- Born: November 17, 1909 Pittsburgh, Pennsylvania, U.S.
- Died: January 11, 1958 (aged 48) New York City, U.S.
- Other name: Laura Gray
- Education: School of the Art Institute of Chicago
- Occupations: Painter; sculptor; cartoonist;
- Political party: Socialist Workers
- Spouse: George Perle ​ ​(m. 1940; div. 1952)​

= Laura Slobe =

American painter (1909–1958)

Laura Slobe (sometimes credited as Laura Gray; November 17, 1909 – January 11, 1958) was an American painter, sculptor and cartoonist.

== Background ==
Slobe was born in Pittsburgh to a well-to-do Jewish family, and grew up in Chicago, enrolling in the School of the Art Institute of Chicago at 16; by 19 she was exhibiting paintings and winning prizes. She began exhibiting sculpture as well by the late 1930s, and came eventually to be known more as a sculptor than as a painter. In 1939 and 1940 she worked for the Works Progress Administration, creating art and teaching in a number of states, including Oregon. She became acquainted at this point with George Perle, whom she married in 1940; in 1942 the couple joined the Socialist Workers Party, and she took the pseudonym "Laura Gray". She was soon tasked with assisting in the organization of automotive workers, and it was at this time that she began her cartooning career. Encouraged to submit drawings to The Militant, her first appeared in the paper on March 4, 1944; she went on to become the paper's staff artist, submitting at least one cartoon almost weekly for the rest of her life. These drawings, which have been compared to the work of Boardman Robinson, Hugo Gellert, and Robert Minor, would be published in Trotskyist publications around the world. Some of her cartoons on the subject of civil rights would also be published in the African-American press.
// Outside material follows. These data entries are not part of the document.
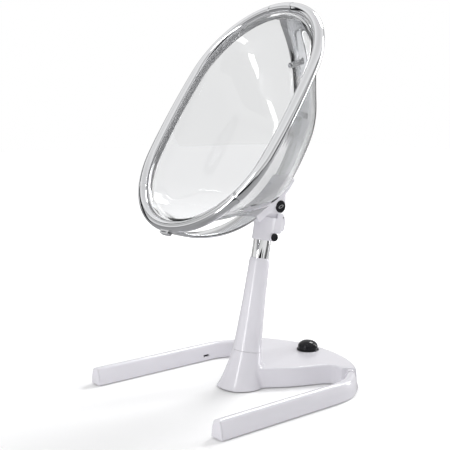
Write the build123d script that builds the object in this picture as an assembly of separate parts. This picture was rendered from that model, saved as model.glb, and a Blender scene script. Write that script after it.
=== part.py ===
"""Child's high chair: clear bucket seat in an oval hoop on a gas-lift pedestal.

Millimetres, +Z up, +Y to the back, origin on the floor at the middle of the feet.
"""
import os
from math import asin, atan2, cos, degrees, pi, radians, sin

from build123d import *

# ---------------------------------------------------------------- driving dimensions
# floor legs and base
FOOT_FRONT = -317.0      # front tips of the legs
FOOT_REAR = 317.0        # rear of the base
FOOT_HALF = 287.0        # half of the width over the legs
LEG_W = 39.0             # leg width at the floor
LEG_TOP_W = 18.0         # leg width at the top before rounding
LEG_Z0 = 3.0             # underside of legs and base (the pads are 3 high)
LEG_Z1 = 50.0            # top of the legs
CORNER_R = 205.0         # plan radius of the legs' rear bend
CORNER_Y = 85.0          # where the bend starts
SEAM_A = 42.0            # bend angle at which a leg meets the base
DECK_Z = 56.0            # top deck of the base
TOE_R = 44.0             # plan radius of the deck's front end, inside the toe
TOE_Y = -4.0             # plan centre of the deck's front end
WALL = 3.0
PEDAL_Y = 264.0
CUP_R = 30.05            # bore of the cup that the pedal sinks into
# column, all along an axis that leans back
LEAN = 10.4
SEAM_S = 100.0           # seam between base and column cover
SEAM_R = 41.0
COVER_TOP = 364.0
COVER_R = 28.5
TUBE_R = 25.0
TUBE_S0, TUBE_S1 = 100.0, 478.0
HUB_S0 = 415.0
HUB_R = 30.0
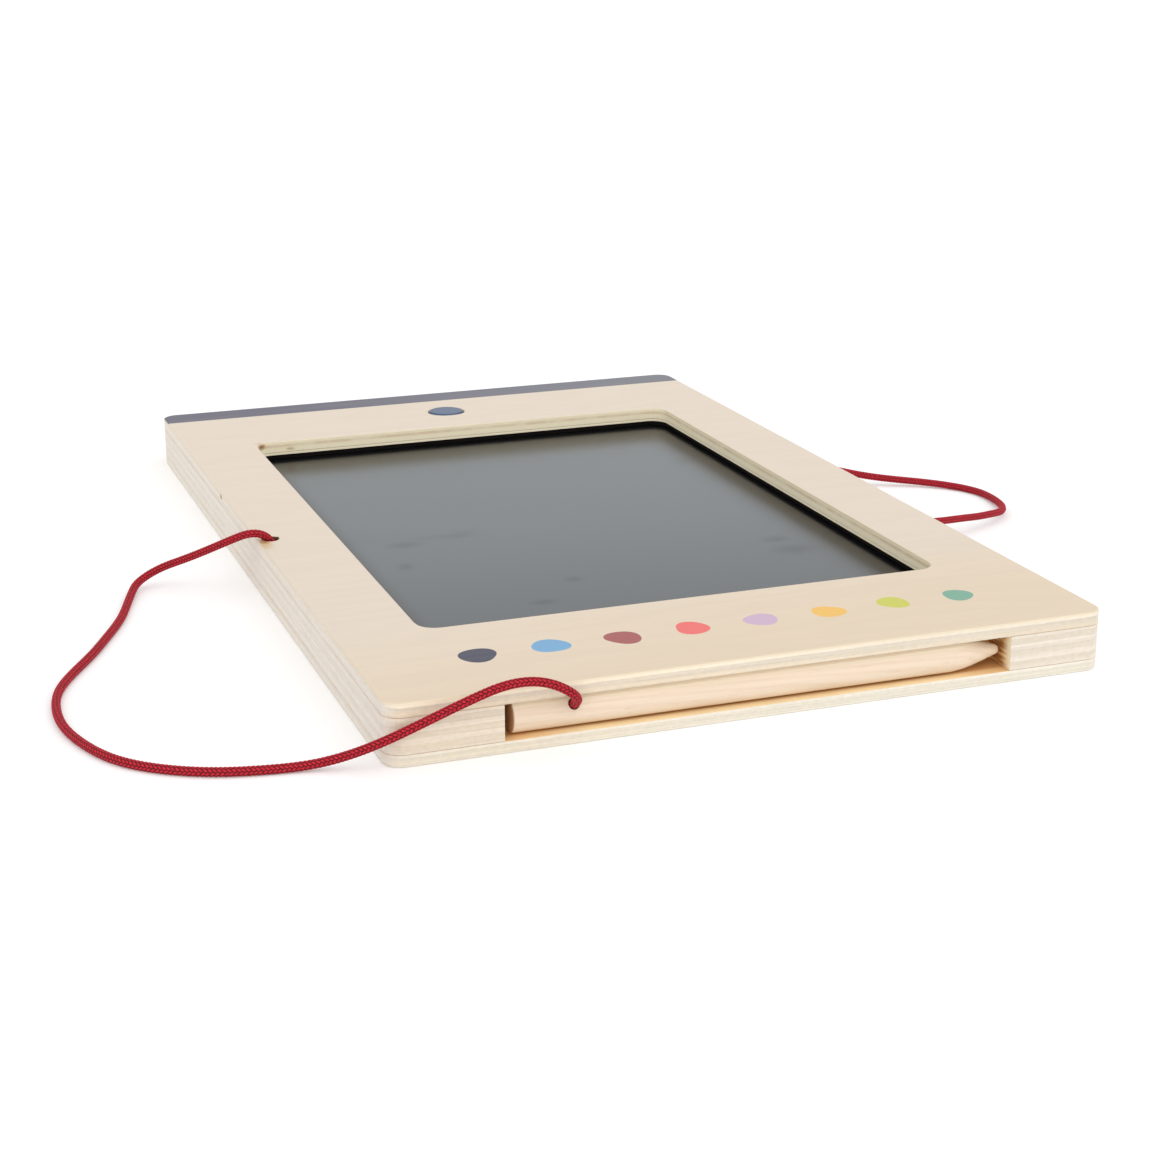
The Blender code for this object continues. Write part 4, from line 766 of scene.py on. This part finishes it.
slot_back = stylus_high.y + SLOT_BEHIND_STYLUS


def scorched_and_shaded_slot(place, x, y, floors, walls, colour):
    """Floor and walls of the slot: scorch, painted light at the front and painted shade deeper in. Also the
    mask of bare wood.
    """
    off_centre = x.math("ABSOLUTE")
    in_slot = between(y, slot_back + SLOT_BACK_EDGE, slot_back)
    # Painted light and shade on the floor: pale tan at the front as painted light, then orange deeper in
    # and near the ends, part scorch and part painted shade, and darker under the stylus as painted shade.
    deep = between(y, stylus_low.y + FLOOR_DEEP_FROM, slot_back)
    floor_colour = blend_colour(deep, FLOOR_TAN_PAINTED_LIGHT, FLOOR_SCORCH_AND_SHADE)
    near_ends = between(off_centre, *END_SCORCH_X) * 0.55
    floor_colour = blend_colour(near_ends, floor_colour, FLOOR_END_SCORCH_AND_SHADE)
    shaded = between(y - stylus_low.y, *SHADED_FLOOR)
    floor_colour = blend_colour(shaded, floor_colour, FLOOR_SHADED)
    soot = noise(place, 260.0, 3.0, (0.5, 1.0, 1.0))
    floor = floors * in_slot
    colour = blend_colour(floor, colour, tint(floor_colour, span(soot, 0.92, 1.06)))

    # The walls go from cream at the front to brown lines towards the back: part soot, part painted shade.
    from_front = y - body_low.y
    wall = walls * between(off_centre, *SLOT_WALLS_X) * in_slot * between(from_front, *WALL_STARTS)
    lines = noise(place, 900.0, 3.0, (1.0, 0.12, 1.0), move=(0.0, 0.0, 0.2))
    wall_colour = blend_colour(between(lines, 0.38, 0.62), WALL_TAN, WALL_SOOT_AND_SHADE)
    wall_colour = blend_colour(between(from_front, *WALL_DARKENS), CUT_CREAM_PAINTED_LIGHT, wall_colour)
    return blend_colour(wall, colour, wall_colour), floor + wall


print("slot is %.1f mm deep" % ((slot_back - body_low.y) / MM))

# %% The finish of the top board
INK_LEFT = (0.026, 0.026, 0.072)
INK_RIGHT = (0.086, 0.090, 0.130)
INK_LIGHTENS = (-75.0 * MM, 75.0 * MM)
BAND_WIDTH = 10.75 * MM
UPPER_SHEET = (1.10, 1.09, 1.05)
LOWER_SHEET = (0.97, 0.93, 0.86)
UPPER_SHEET_HEIGHT = (2.0 * MM, 2.2 * MM)
LOWER_SHEET_HEIGHT = (1.25 * MM, 1.0 * MM)
TOP_FACE_DEPTH = (0.4 * MM, 0.1 * MM)
RIM_DEPTH = (0.55 * MM, 0.40 * MM)
RIM_HONEY = (0.76, 0.64, 0.43)
BURN_HALO = (0.66, 0.50, 0.29)
BURNT_BROWN_AND_SHADE = (0.36, 0.16, 0.05)
TOP_RELIEF = 0.02 * MM
INK_RELIEF_SHARE = 0.2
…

Slobe and Perle moved to New York City after World War II, divorcing in 1952 but remaining close. She lived on and off for a time with Duncan Ferguson, and supported herself with a number of odd jobs, devoting less and less of her time to her own art over the years. Always fragile in health – she lived with tuberculosis from early in her life and in 1947 further suffered the removal of a lung – she contracted pneumonia that rapidly turned fatal, killing her at the age of 49. She died in New York City. A sculpture prize was established in her honor at the Art Institute of Chicago after her death, and Perle composed a Quintet for Strings in her memory.

Two sculptures by Slobe are in the collection of the Illinois State Museum; they are Vanity, a plaster of c. 1935, and Venus, a plaster of about the same date. A collection of her cartoons for The Militant is owned by the Tamiment Library and Robert F. Wagner Archives at New York University.